• Task:
Reproduce exactly the opening lines of the listing, stopping after the line that contains "return min(1, max(low_ring, right_ring, neck, by_border, tip))" and including it.

• Dataset content:
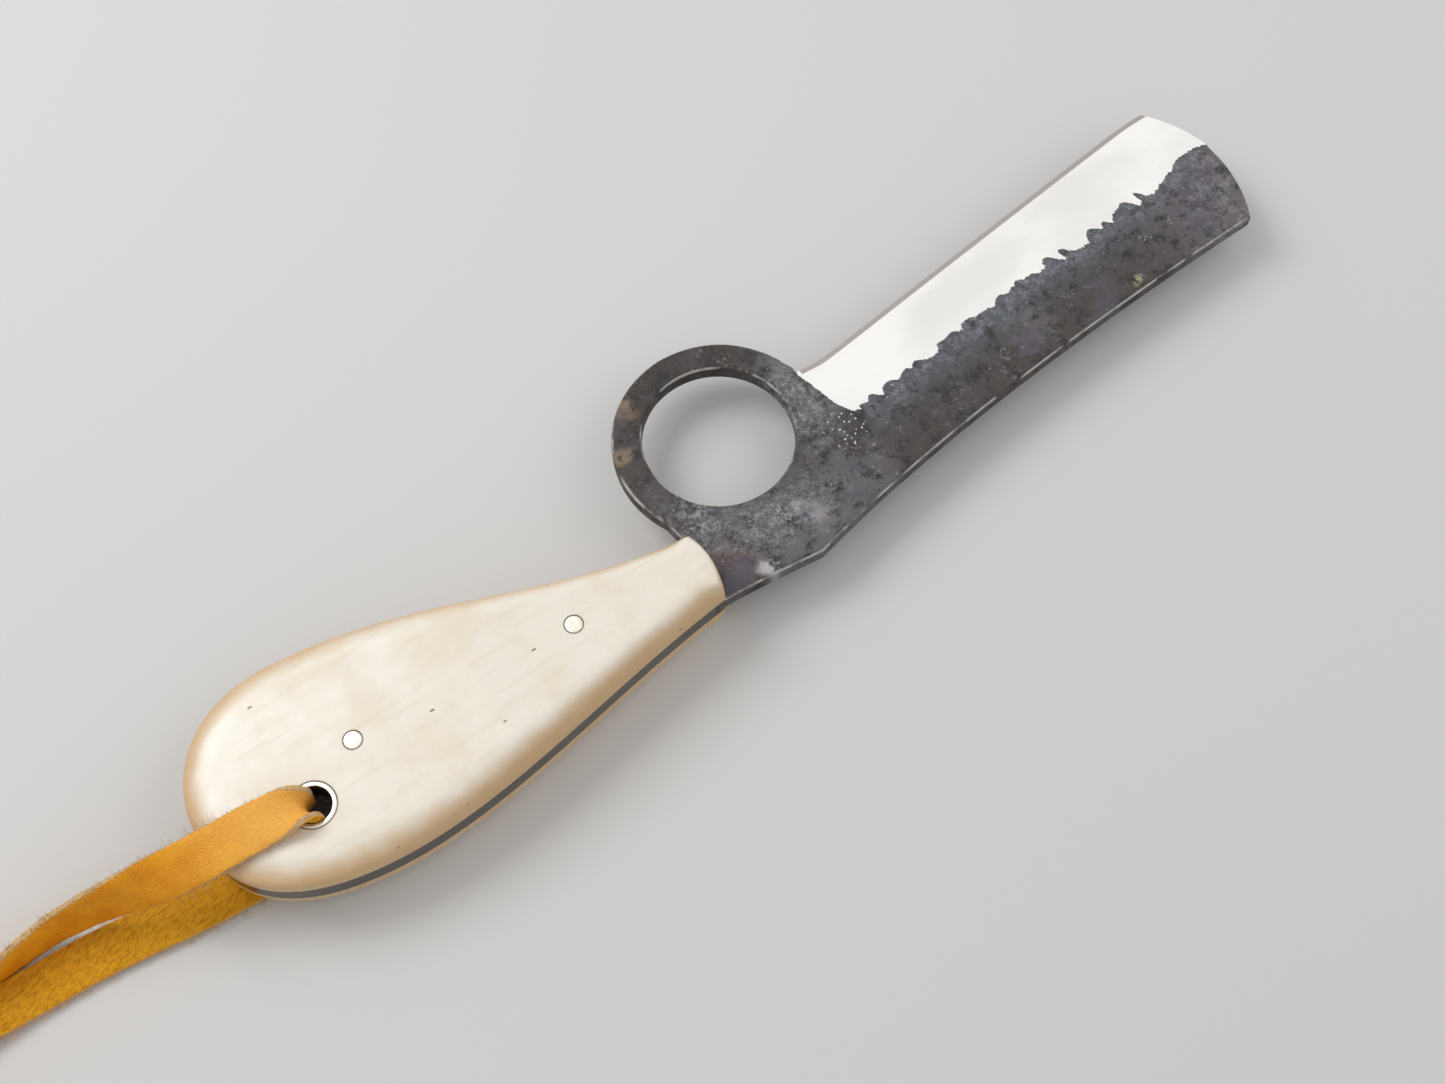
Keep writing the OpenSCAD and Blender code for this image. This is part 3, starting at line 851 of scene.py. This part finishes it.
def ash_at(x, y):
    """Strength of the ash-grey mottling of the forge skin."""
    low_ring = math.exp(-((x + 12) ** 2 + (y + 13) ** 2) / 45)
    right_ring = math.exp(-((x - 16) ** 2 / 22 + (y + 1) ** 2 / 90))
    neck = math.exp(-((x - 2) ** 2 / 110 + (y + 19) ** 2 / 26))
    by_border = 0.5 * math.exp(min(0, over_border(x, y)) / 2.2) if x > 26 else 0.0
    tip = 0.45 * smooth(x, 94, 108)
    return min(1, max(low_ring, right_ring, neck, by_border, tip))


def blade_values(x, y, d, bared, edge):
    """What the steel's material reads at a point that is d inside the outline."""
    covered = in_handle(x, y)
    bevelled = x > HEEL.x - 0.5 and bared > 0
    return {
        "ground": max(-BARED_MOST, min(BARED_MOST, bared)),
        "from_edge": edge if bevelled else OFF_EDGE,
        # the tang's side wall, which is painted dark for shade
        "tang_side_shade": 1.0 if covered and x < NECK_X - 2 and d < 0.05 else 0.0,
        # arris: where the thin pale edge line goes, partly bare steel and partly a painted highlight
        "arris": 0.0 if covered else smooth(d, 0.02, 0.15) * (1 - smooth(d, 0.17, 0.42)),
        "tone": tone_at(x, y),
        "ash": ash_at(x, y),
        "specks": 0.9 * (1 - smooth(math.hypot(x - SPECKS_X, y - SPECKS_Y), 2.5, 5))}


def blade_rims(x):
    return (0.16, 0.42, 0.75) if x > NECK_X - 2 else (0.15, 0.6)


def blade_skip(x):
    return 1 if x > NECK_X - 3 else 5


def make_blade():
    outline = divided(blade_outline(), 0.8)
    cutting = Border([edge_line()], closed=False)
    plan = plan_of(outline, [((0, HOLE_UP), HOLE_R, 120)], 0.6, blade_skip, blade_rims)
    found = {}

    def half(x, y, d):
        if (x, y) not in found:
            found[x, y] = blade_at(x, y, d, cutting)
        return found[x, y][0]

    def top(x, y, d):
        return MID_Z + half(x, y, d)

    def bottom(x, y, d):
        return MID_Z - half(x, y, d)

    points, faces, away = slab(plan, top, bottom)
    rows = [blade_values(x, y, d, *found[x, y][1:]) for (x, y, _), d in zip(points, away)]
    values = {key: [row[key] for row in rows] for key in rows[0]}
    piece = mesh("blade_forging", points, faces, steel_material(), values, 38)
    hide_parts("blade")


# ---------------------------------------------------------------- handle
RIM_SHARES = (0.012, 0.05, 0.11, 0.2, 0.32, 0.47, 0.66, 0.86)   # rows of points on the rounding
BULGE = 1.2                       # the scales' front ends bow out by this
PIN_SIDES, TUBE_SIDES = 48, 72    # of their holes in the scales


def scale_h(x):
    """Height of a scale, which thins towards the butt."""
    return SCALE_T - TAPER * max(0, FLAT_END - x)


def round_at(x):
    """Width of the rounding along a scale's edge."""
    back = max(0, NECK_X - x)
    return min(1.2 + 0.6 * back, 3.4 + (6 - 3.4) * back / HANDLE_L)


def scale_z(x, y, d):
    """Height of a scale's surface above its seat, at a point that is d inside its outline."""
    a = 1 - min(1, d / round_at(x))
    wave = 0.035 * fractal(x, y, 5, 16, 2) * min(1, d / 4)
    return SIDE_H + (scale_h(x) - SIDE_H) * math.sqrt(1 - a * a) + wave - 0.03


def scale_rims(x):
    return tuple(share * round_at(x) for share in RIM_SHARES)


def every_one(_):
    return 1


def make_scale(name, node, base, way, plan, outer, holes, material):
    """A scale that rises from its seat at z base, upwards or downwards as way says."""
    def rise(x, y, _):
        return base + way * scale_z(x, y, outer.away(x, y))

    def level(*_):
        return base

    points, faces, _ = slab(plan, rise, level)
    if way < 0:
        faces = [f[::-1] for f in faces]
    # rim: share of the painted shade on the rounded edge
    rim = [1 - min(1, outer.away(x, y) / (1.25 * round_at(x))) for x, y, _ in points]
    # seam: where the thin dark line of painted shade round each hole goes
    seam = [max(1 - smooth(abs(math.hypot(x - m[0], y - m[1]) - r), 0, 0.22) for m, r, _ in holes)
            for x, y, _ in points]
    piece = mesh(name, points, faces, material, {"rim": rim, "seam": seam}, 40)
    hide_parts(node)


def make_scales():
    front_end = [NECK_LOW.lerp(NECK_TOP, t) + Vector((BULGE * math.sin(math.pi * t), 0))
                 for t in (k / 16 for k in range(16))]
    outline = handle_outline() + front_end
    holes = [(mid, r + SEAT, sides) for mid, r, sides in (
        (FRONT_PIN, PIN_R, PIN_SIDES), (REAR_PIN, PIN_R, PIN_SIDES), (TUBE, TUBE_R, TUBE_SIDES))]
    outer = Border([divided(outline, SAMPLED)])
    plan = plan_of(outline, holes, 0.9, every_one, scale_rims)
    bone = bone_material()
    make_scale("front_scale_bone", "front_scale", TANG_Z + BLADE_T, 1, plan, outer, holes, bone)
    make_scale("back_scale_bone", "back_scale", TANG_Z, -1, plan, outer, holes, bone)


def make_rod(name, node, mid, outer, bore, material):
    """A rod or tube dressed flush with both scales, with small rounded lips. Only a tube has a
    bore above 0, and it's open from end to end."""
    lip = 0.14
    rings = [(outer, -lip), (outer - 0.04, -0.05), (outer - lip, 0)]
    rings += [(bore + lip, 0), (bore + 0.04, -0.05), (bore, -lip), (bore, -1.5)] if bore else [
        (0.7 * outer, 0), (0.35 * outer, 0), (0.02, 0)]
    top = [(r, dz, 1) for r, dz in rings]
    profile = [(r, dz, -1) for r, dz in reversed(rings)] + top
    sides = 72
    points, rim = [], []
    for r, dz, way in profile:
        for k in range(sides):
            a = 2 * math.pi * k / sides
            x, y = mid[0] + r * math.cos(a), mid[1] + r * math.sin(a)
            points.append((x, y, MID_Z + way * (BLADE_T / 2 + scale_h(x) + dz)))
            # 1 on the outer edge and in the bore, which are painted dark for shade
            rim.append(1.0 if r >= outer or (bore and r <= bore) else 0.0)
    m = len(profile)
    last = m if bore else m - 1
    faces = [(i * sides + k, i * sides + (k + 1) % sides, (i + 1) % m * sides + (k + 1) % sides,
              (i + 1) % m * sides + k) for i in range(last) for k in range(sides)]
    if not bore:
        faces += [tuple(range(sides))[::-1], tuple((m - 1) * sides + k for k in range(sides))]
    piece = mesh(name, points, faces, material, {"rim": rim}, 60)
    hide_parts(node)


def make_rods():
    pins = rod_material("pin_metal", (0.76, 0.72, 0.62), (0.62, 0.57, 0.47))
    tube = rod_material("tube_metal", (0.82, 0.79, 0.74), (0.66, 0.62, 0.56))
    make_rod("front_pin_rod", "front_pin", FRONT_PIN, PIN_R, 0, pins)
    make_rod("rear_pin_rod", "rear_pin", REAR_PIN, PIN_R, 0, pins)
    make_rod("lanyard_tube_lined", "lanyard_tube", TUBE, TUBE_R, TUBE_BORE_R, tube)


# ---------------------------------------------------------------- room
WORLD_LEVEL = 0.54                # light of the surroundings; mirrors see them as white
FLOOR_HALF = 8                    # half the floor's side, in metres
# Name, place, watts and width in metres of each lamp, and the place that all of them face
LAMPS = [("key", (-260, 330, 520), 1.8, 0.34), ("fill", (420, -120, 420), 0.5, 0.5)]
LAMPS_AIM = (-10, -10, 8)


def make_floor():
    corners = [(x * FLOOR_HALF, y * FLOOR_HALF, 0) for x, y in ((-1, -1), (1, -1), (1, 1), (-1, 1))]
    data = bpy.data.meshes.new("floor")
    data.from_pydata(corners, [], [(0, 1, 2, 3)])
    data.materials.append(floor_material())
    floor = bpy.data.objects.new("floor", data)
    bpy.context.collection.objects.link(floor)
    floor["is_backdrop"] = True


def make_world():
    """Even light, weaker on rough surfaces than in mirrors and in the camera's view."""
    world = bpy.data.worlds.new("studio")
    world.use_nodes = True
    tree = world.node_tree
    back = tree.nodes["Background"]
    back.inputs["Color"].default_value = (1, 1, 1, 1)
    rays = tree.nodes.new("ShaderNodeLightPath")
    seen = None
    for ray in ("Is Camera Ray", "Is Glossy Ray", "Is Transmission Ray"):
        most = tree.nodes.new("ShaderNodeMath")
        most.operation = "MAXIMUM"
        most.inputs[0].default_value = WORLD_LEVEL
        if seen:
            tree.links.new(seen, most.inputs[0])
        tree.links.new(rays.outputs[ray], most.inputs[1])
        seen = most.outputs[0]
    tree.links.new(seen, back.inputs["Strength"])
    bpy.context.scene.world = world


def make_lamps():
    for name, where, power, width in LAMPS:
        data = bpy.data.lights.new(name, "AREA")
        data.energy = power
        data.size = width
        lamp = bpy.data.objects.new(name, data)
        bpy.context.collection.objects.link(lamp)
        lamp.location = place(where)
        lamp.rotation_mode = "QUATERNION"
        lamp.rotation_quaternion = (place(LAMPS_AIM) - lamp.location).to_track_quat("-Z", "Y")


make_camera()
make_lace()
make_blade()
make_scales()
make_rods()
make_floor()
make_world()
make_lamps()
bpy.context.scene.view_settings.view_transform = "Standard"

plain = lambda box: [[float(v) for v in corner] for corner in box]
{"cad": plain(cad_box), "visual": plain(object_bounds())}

• Solution for this problem:
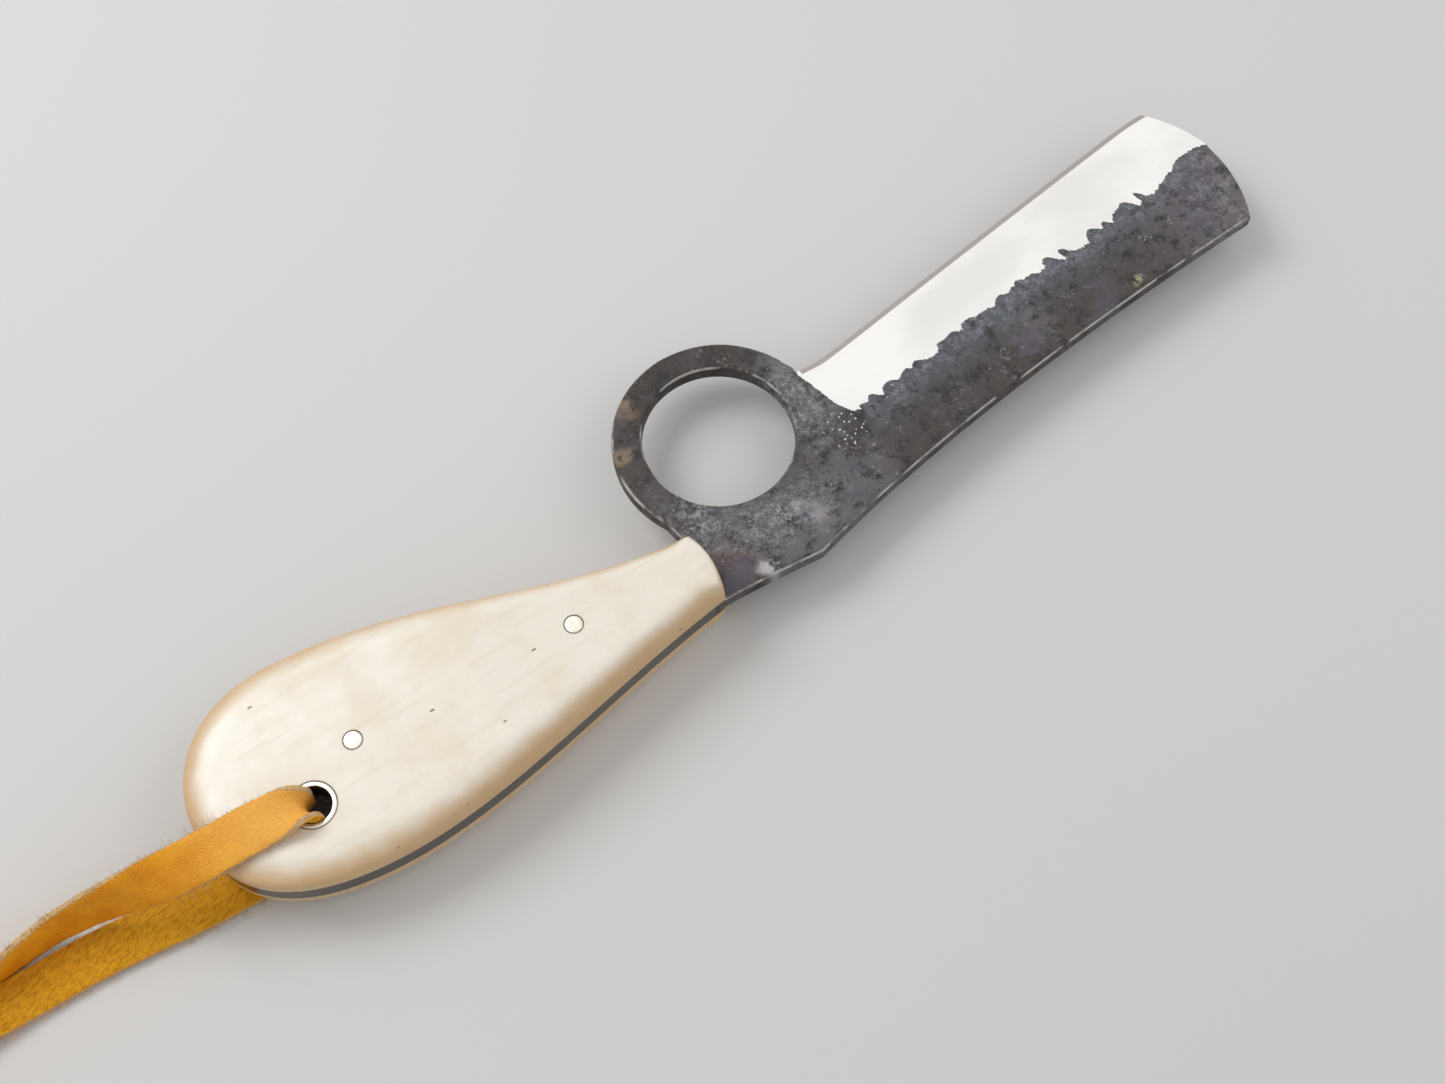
Keep writing the OpenSCAD and Blender code for this image. This is part 3, starting at line 851 of scene.py. This part finishes it.
def ash_at(x, y):
    """Strength of the ash-grey mottling of the forge skin."""
    low_ring = math.exp(-((x + 12) ** 2 + (y + 13) ** 2) / 45)
    right_ring = math.exp(-((x - 16) ** 2 / 22 + (y + 1) ** 2 / 90))
    neck = math.exp(-((x - 2) ** 2 / 110 + (y + 19) ** 2 / 26))
    by_border = 0.5 * math.exp(min(0, over_border(x, y)) / 2.2) if x > 26 else 0.0
    tip = 0.45 * smooth(x, 94, 108)
    return min(1, max(low_ring, right_ring, neck, by_border, tip))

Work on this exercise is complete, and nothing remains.